The Decision established that Leadiant applied a complex abusive strategy by: (i) increasing the price of Xenbilox (its cheaper drug with the same active substance as Leadiant CDCA used off-label to treat CTX) even before obtaining the marketing authorization for Leadiant CDCA, as a means of preparing the market for the future sale of the orphan drug at excessive prices; and (ii) artificially differentiating between Xenbilox and Leadiant CDCA, with a view to preventing AIFA from gathering information regarding Xenbilox, which Leadiant considered to be irrelevant since the product was not marketed in Italy and, regardless of its off-label use, was indicated for a different therapeutic use (to dissolve cholesterol gallstones). Leadiant achieved such artificial product differentiation through the withdrawal of the first drug from the market when the second one was introduced and by assigning the ownership of Leadiant CDCA to a company specifically set up for the only purpose of being the owner of the off-label drug.

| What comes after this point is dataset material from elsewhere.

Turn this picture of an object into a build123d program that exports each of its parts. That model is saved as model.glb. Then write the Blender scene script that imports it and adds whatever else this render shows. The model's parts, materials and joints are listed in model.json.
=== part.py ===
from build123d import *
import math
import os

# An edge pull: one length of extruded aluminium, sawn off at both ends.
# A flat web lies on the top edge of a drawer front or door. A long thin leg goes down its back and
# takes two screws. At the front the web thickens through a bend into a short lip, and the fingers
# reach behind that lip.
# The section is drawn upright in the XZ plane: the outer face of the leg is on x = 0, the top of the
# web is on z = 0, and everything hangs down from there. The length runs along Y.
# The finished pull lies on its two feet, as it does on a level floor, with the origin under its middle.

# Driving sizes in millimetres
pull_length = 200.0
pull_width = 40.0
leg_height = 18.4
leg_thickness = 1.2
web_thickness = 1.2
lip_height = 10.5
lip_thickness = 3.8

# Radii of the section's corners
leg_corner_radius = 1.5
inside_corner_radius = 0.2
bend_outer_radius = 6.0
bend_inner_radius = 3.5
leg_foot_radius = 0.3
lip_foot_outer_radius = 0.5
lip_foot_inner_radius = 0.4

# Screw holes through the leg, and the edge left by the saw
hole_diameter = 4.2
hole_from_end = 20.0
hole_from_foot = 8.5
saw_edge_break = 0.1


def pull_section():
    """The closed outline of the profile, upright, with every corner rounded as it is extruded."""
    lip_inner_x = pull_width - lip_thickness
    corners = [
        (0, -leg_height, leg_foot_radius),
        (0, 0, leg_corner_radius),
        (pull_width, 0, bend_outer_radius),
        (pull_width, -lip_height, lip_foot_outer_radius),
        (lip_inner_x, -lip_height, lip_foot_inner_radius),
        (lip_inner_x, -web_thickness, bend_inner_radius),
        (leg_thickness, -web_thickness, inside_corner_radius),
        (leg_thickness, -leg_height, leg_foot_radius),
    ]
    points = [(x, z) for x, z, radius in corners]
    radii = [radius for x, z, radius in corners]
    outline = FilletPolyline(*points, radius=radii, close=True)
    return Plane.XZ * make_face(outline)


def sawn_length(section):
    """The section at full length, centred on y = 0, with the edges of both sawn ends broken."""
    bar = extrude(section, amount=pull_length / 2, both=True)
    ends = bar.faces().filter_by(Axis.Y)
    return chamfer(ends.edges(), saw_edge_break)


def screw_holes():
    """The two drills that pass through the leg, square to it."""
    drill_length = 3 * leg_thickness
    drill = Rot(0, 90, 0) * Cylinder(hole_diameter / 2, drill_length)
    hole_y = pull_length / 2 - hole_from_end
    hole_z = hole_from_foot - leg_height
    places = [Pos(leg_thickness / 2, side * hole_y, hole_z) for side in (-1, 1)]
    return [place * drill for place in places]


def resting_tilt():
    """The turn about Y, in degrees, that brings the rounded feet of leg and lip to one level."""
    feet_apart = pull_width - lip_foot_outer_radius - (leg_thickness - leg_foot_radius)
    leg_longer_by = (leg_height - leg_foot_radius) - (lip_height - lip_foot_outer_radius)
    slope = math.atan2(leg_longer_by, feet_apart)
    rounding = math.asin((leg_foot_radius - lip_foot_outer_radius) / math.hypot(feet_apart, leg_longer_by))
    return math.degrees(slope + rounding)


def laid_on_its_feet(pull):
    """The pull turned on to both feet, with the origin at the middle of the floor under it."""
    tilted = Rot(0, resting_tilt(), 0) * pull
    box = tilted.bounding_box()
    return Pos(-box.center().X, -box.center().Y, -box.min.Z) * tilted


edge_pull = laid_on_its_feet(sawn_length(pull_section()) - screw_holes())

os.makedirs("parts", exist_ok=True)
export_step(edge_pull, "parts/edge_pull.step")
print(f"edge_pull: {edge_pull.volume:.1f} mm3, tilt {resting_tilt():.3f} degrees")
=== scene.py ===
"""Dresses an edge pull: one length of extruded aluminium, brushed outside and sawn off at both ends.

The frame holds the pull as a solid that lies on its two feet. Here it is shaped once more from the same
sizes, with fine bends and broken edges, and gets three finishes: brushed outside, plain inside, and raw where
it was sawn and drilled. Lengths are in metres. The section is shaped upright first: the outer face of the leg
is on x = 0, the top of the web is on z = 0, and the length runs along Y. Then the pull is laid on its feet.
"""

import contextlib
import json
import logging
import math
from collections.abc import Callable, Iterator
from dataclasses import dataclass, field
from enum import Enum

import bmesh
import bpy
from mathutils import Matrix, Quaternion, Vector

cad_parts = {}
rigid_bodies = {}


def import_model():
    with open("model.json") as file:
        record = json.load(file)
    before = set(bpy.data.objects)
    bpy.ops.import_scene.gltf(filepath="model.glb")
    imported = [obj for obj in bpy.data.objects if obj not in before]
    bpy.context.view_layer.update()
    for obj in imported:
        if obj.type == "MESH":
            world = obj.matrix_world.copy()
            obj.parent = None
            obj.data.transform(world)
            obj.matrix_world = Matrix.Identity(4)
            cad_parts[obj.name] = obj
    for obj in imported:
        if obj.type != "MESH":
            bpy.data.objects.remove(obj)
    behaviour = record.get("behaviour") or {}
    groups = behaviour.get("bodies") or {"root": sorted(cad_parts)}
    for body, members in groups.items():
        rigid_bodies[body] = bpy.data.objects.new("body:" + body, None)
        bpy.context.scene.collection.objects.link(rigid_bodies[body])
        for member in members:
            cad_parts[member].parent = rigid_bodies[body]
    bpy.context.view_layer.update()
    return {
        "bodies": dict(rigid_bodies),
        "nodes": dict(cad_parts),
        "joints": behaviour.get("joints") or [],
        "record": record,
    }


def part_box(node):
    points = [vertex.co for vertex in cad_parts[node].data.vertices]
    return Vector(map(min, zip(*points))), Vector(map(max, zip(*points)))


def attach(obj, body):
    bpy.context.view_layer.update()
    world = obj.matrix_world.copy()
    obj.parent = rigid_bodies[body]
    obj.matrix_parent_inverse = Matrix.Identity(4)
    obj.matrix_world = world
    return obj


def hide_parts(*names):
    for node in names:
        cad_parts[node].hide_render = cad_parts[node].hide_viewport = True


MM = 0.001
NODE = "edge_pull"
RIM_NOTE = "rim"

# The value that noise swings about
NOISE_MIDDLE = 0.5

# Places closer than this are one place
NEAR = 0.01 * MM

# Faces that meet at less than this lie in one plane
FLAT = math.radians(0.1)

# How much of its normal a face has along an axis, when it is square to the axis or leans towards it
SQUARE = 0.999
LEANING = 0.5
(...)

In the ICA’s view, Leadiant’s abusive strategy allowed it to charge excessively high prices that bore no reasonable relationship to the economic value of Leadiant CDCA, with the aim of gaining an undue economic advantage.

In particular, the ICA concluded that the price agreed with AIFA at the end of the negotiation was (i) disproportionate compared to the overall costs incurred by Leadiant and (ii) not justified by the investment made in research and development, as well as the risk faced in the registration process.

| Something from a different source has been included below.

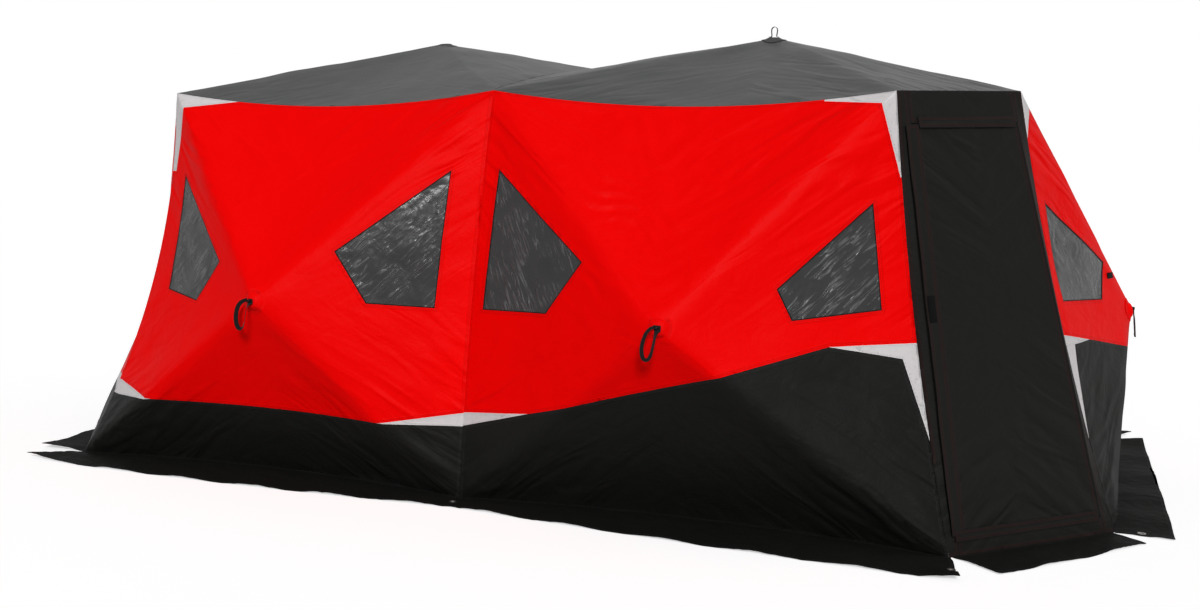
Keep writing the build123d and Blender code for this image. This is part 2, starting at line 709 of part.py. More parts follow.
def door_band(side, low, high):
    """Fixed fabric across the door between two heights, from the zip line to the hinge line."""
    keys = door_corners(side)
    _, _, up, normal = door_frame(side)
    flat = at(normal[0], normal[1], 0)
    top_y = door_size(side)[3]
    faces = []
    for depth in (0.0, FABRIC):
        ring = []
        for y, order in ((low, ("zip", "hinge")), (high, ("hinge", "zip"))):
            for which in order:
                shift = BAND_GAP if which == "zip" else -BAND_GAP
                point = on_door(side, edge_x(side, y, which) + shift, y)
                if y == 0:
                    point = point - flat * depth / np.dot(flat, flat)
                elif y == top_y:
                    point = point + inset(normals_at_middle(keys[2], keys[3]), depth)
                    point = point - up * DOOR_TOP_GAP
                else:
                    point = point - normal * depth
                ring.append(tuple(point))
        faces.append(make_face(Polyline(ring, close=True)).faces()[0])
    return solids_of(loft(faces, ruled=True))


WELT_CLEAR = (WELT_R + WELT_GAP) * 1.01    # a little over, as the hinge line leans


def flap_outline(side):
    """Corners of the moving flap on the door plane."""
    top_y = door_size(side)[3]
    low, high = SILL + FLAP_GAP, top_y - HEADER - FLAP_GAP
    zip_side = [edge_x(side, y, "zip") + FLAP_GAP for y in (low, high)]
    hinge_side = [edge_x(side, y, "hinge") - HINGE_SETBACK - WELT_CLEAR for y in (low, high)]
    return [(zip_side[0], low), (hinge_side[0], low), (hinge_side[1], high), (zip_side[1], high)]


def flap_plane(side, depth):
    origin, across, up, normal = door_frame(side)
    return Plane(origin=tuple(origin - normal * depth), x_dir=tuple(across), z_dir=tuple(normal))


def door_flap(side):
    """The moving flap: a fabric leaf with a raised storm strip down its zip side and a hem."""
    outline = flap_outline(side)
    leaf = extrude(flap_plane(side, FABRIC) * make_face(Polyline(outline, close=True)), FABRIC)
    (foot_x, foot_y), (top_x, top_y) = outline[0], outline[3]
    strip = [(foot_x, foot_y), (foot_x + FLAP_BATTEN, foot_y), (top_x + FLAP_BATTEN, top_y),
             (top_x, top_y)]
    raised = extrude(flap_plane(side, 0.0) * make_face(Polyline(strip, close=True)), BATTEN_THICK)
    return solids_of(leaf + raised)


# ------------------------------------------------------------------ ground skirt
def ground_arc(a, b, gap):
    """A floor seam's arc, moved outwards to clear the wall that leans over it."""
    along_x = abs(POINT[a][1] - POINT[b][1]) < 1
    moved = []
    for p in (POINT[a], middle_of(a, b), POINT[b]):
        away = unit(at(0, p[1], 0)) if along_x else unit(at(p[0], 0, 0))
        moved.append(at(p[0], p[1], 0) + away * gap)
    return moved


def skirt_slab(edges, holes):
    """A skirt from its outline, with a hole for each eyelet."""
    outline = edges[0]
    for edge in edges[1:]:
        outline = outline + edge
    slab = extrude(make_face(outline), SKIRT_THICK)
    for x, y in holes:
        slab -= Pos(x, y, 0) * extrude(Circle(COLLAR_R + COLLAR_GAP), SKIRT_THICK)
    return solids_of(slab), holes


def front_skirt():
    """Skirt of the front wall, with a pointed corner at the sharp end and a scallop mid-way."""
    gap = SKIRT_GAP + SKIRT_THICK * LONG_WALL_FLARE
    left = ground_arc(("floor", "front_left"), ("floor", "front_mid"), gap)
    right = ground_arc(("floor", "front_mid"), ("floor", "front_right"), gap)
    y_out = -HALF_W - SKIRT
    tip = (FL[0] - SKIRT * 0.87, y_out + SKIRT_BILLOW, 0)
    shoulder = (FL[0] + SKIRT * 0.75, y_out - SKIRT_BILLOW, 0)
    mid = (FM[0] + MID_SCALLOP, y_out + SKIRT_MID_PULL, 0)
    end_out = (FR[0] + NOTCH_OUT, y_out - SKIRT * 0.26, 0)
    end_in = (FR[0] + NOTCH_IN, -HALF_W - gap, 0)
    corner_in = (FL[0] + 1, -HALF_W - gap, 0)
    edges = [
        ThreePointArc(left[0], left[1], left[2]),
        ThreePointArc(right[0], right[1], right[2]),
        Line(tuple(right[2]), end_in), Line(end_in, end_out),
        ThreePointArc(end_out, (FM[0] + BAY * 0.42, y_out - 4, 0), mid),
        ThreePointArc(mid, (FL[0] + BAY * 0.56, y_out + 2, 0), shoulder),
        Line(shoulder, tip), Line(tip, corner_in), Line(corner_in, tuple(left[0])),
    ]
    return skirt_slab(edges, [(FM[0], -HALF_W - SKIRT * 0.36), (FR[0] + 14, -HALF_W - SKIRT * 0.7)])


def end_skirt():
    """Skirt of the end wall, from the door corner to the sharp corner behind it."""
    gap = SKIRT_GAP + SKIRT_THICK * END_WALL_FLARE
    inner = ground_arc(("floor", "right_front"), ("floor", "back_right"), gap)
    x_out = HALF_L + SKIRT
    first_in = (HALF_L + gap, RF[1] - NOTCH_IN, 0)
    first_out = (x_out, RF[1] - NOTCH_OUT / 2, 0)
    last_out = (x_out + SKIRT_BILLOW, BR[1] + SKIRT * 0.2, 0)
    last_in = (HALF_L + gap, BR[1] - 3, 0)
    edges = [
        ThreePointArc(inner[0], inner[1], inner[2]),
        Line(tuple(inner[2]), last_in), Line(last_in, last_out),
        ThreePointArc(last_out, (x_out + SKIRT_BILLOW, HE[1], 0), first_out),
        Line(first_out, first_in), Line(first_in, tuple(inner[0])),
    ]
    return skirt_slab(edges, [(HALF_L + SKIRT * 0.46, RF[1] - 2 + GROMMET_R)])


def door_skirt():
    """Skirt under the door sill, with a notch each side of it."""
    out = at(1, -1, 0) / math.sqrt(2)
    across = at(1, 1, 0) / math.sqrt(2)
    near_a = FR + out * SKIRT_GAP + across * DOOR_NOTCH
    near_b = RF + out * SKIRT_GAP - across * DOOR_NOTCH
    far_a = FR + out * (SKIRT * 1.02) + across * (DOOR_NOTCH * 2.4)
    far_b = RF + out * (SKIRT * 0.72) - across * (DOOR_NOTCH * 0.4)
    billow = (far_a + far_b) / 2 + out * SKIRT_BILLOW
    edges = [Line(tuple(near_a), tuple(near_b)), Line(tuple(near_b), tuple(far_b)),
             ThreePointArc(tuple(far_b), tuple(billow), tuple(far_a)),
             Line(tuple(far_a), tuple(near_a))]
    return skirt_slab(edges, [])


def grommet(x, y):
    """An eyelet whose collar passes through the skirt, with a washer on top."""
    top = SKIRT_THICK + COLLAR_GAP + GROMMET_THICK
    collar = Pos(0, 0, COLLAR_LIFT) * extrude(Circle(COLLAR_R), top - COLLAR_LIFT)
    washer = Pos(0, 0, SKIRT_THICK + COLLAR_GAP) * extrude(Circle(GROMMET_R), GROMMET_THICK)
    bore = extrude(Circle(GROMMET_HOLE_R), top + 1)
    return solids_of(Pos(x, y, 0) * (collar + washer - bore))


def roof_loop():
    """A webbing hanging loop on the cap of one roof hub."""
    hub = PANEL["roof_right"][0]
    normal = hub_normal("roof_right")
    across = unit(np.cross(at(0, 1, 0), normal))
    along = np.cross(across, normal)
    base = hub + normal * (CAP_GAP + CAP_THICK + STRAP_SEAT + STRAP_THICK / 2)
    plane = Plane(origin=tuple(base - along * STRAP_WIDTH / 2), x_dir=tuple(across),
                  z_dir=tuple(along))
    path = [(-LOOP_FOOT, 0), (-LOOP_NECK, 0), (-LOOP_HALF, LOOP_HEIGHT), (LOOP_HALF, LOOP_HEIGHT),
            (LOOP_NECK, 0), (LOOP_FOOT, 0)]
    band = FilletPolyline(path, radius=[5, 11, 11, 5])
    return solids_of(extrude(plane * offset_band(band, STRAP_THICK), STRAP_WIDTH))


# ------------------------------------------------------------------ nodes
def half_turn(solids):
    return [s.rotate(Axis.Z, 180) for s in solids]


NODES = {}


def add(name, solids):
    NODES.setdefault(name, []).extend(solids)


for wall, other in (("front_left", "back_right"), ("front_right", "back_left"),
                    ("right_end", "left_end")):
    pieces = wall_pieces(wall)
    side, other_side = (wall, other) if wall == "right_end" else ("front", "back")
    add(wall + "_upper", pieces["upper"])
    add(wall + "_lower", pieces["lower"])
    add(side + "_trim", pieces["trim"])
    add(side + "_windows", pieces["windows"])
    add(other + "_upper", half_turn(pieces["upper"]))
    add(other + "_lower", half_turn(pieces["lower"]))
    add(other_side + "_trim", half_turn(pieces["trim"]))
    add(other_side + "_windows", half_turn(pieces["windows"]))
    bars = [pole(wall, corner) for corner in PANEL[wall][1]]
    add(side + "_poles", bars)
    add(other_side + "_poles", half_turn(bars))
    body = hub_body(wall)
    add("wall_hubs", body + half_turn(body))
    cap = hub_cap(wall)
    add("hub_caps", cap + half_turn(cap))
    loop = strap(wall)
    add("pull_straps", loop + half_turn(loop))

roof = solids_of(tensioned_shell("roof_right", 0.0, FABRIC) - gore_seams("roof_right"))
add("roof_right", roof)
add("roof_left", half_turn(roof))
bars = [pole("roof_right", corner) for corner in PANEL["roof_right"][1]]
add("roof_poles", bars + half_turn(bars))
body = hub_body("roof_right")
add("roof_hubs", body + half_turn(body))
cap = hub_cap("roof_right")
add("hub_caps", cap + half_turn(cap))
add("roof_loop", roof_loop())

jambs = door_jamb("right", "zip") + door_jamb("right", "hinge")
header = door_band("right", door_size("right")[3] - HEADER, door_size("right")[3])
sill = door_band("right", 0, SILL)
flap = door_flap("right")
for name, solids in (("jambs", jambs), ("header", header), ("sill", sill), ("flap", flap)):
    add("right_door_" + name, solids)
    add("left_door_" + name, half_turn(solids))

for name, other, (slab, holes) in (("front_skirt", "back_skirt", front_skirt()),
                                   ("right_end_skirt", "left_end_skirt", end_skirt()),
                                   ("right_door_skirt", "left_door_skirt", door_skirt())):
    add(name, slab)
    add(other, half_turn(slab))
    for x, y in holes:
        eyelet = grommet(x, y)
        add("grommets", eyelet + half_turn(eyelet))

for name, solids in NODES.items():
    shape = solids[0] if len(solids) == 1 else Compound(children=solids)
    export_step(shape, f"parts/{name}.step")

low, high = hinge_point("right", SILL), hinge_point("right", door_size("right")[3] - HEADER)
print("hinge point", low.round(3), "axis", unit(high - low).round(6))
print(len(NODES), "nodes")
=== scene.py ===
"""Fabric, windows, webbing and finishes of a two-bay pop-up fishing shelter.

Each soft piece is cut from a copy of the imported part, so it keeps the part's size and seams.  The
copy is cut by a fine grid of planes, then folded: soft creases run from the corners and along the
poles, and they die out at every seam, so neighbours still meet.  Strips, straps, tabs and zips are
built from lines and blocks.  The shelter repeats when turned half round about Z, so each piece is
made for both halves: `twin` is 0 on the first half and 1 on the turned one.
"""
import math
from collections import namedtuple

import bmesh
import bpy
import numpy as np
from bpy.props import FloatProperty, FloatVectorProperty, PointerProperty
from mathutils import Matrix, Vector
from mathutils.bvhtree import BVHTree
from mathutils.kdtree import KDTree


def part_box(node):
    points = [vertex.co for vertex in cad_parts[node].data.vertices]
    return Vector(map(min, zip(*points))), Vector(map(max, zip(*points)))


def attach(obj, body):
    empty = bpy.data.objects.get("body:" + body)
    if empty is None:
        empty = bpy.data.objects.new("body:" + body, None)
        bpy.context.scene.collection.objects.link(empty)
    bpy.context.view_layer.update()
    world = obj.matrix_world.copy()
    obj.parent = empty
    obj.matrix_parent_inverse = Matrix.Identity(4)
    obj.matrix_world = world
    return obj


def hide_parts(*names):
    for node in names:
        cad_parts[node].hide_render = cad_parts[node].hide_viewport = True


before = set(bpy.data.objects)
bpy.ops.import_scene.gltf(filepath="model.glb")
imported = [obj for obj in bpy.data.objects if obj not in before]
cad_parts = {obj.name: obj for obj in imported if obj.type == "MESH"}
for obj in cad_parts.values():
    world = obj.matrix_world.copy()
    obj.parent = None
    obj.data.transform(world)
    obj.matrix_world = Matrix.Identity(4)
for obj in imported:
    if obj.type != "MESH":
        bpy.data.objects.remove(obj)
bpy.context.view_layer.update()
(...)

In addition, the ICA found that the infringement was still ongoing at the time of the adoption of the Decision, which led it to order Leadiant to take all necessary measures to set for the product prices that were not unjustifiably high and to refrain in the future from engaging in similar conduct.

Regarding the seriousness of the infringement, the ICA noted that Leadiant had intentionally carried out its conduct, imposing exorbitantly high and unfair prices in relation to a drug with no therapeutic alternatives, intended for the treatment of an extremely rare and deadly disease. The ICA therefore categorized Leadiant’s abuse as “extremely serious”. In particular, to set the amount of the fine, the ICA started from a rather high percentage of the value of CDCA Leadiant’s sales in Italy in 2021 (i.e., [20-25%], against a statutory maximum of 30%) and even added a so-called entry fee of [20-25%] of the abovementioned value in the calculation. All in all, once also the duration of the abuse had been taken into account, the fine imposed on Leadiant resulted to be greater than its sales of CDCA Leadiant in Italy in 2021.

[1]      ICA, Decision of May 17, 2022 No. 30156, A524 – Leadiant Biosciences/Farmaco per la cura della Xantomatosi cerebrotendinea (the “Decision”).

[2]      Orphan drugs are medicines used for the diagnosis, prevention and treatment of rare diseases. Given their importance and the costs incurred to produce them, companies that hold a marketing authorization for an orphan drug enjoy 10 years of commercial exclusivity.